Although articles were sometimes peer-reviewed, only well after the second world war was peer review introduced as a routine process for virtually all articles submitted to journals. This served various purposes, not least to limit the amount that was published, as printing and distributing journals was expensive and a judgement had to be made as to what was truly worthwhile spending scarce money on, which led to many journals selecting on criteria of perceived quality and relevance to their intended readership. The time the process took between initial submission and publication was usually quite long, sometimes very long. With the advent of the internet, the need for print and physical distribution, and the costs associated with that, disappeared.
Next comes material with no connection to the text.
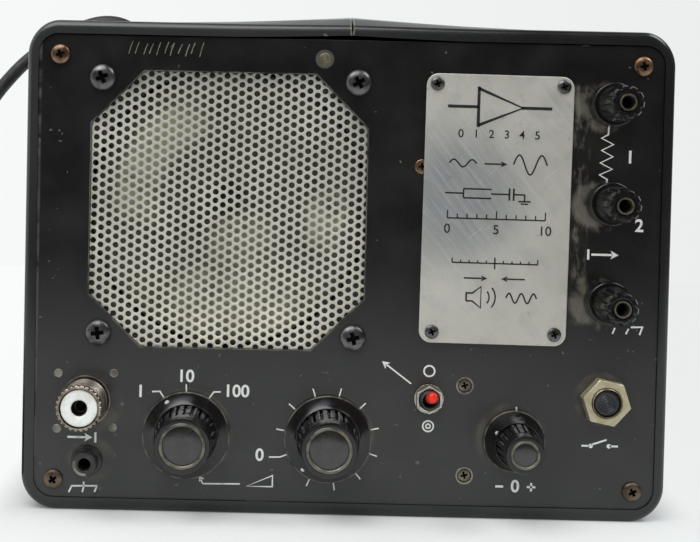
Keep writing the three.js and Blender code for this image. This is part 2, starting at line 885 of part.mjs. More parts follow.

This could have meant a complete re-think of the way science was communicated, but traditions stuck, and most of scientific communication still takes place on the old print paradigms, devised in the print era. blog.scielo.org
As we can see here, this is an active and ongoing conversation that many scholars and writers are thinking about.
But one thing is for sure: the ability to see these problems and imagine alternative solutions requires that one recognize just how much an existing medium is shaping habits of thought. Thus, to think beyond these habits, we must first recognize that these habits exists and then critically examine them, so that we can think beyond them.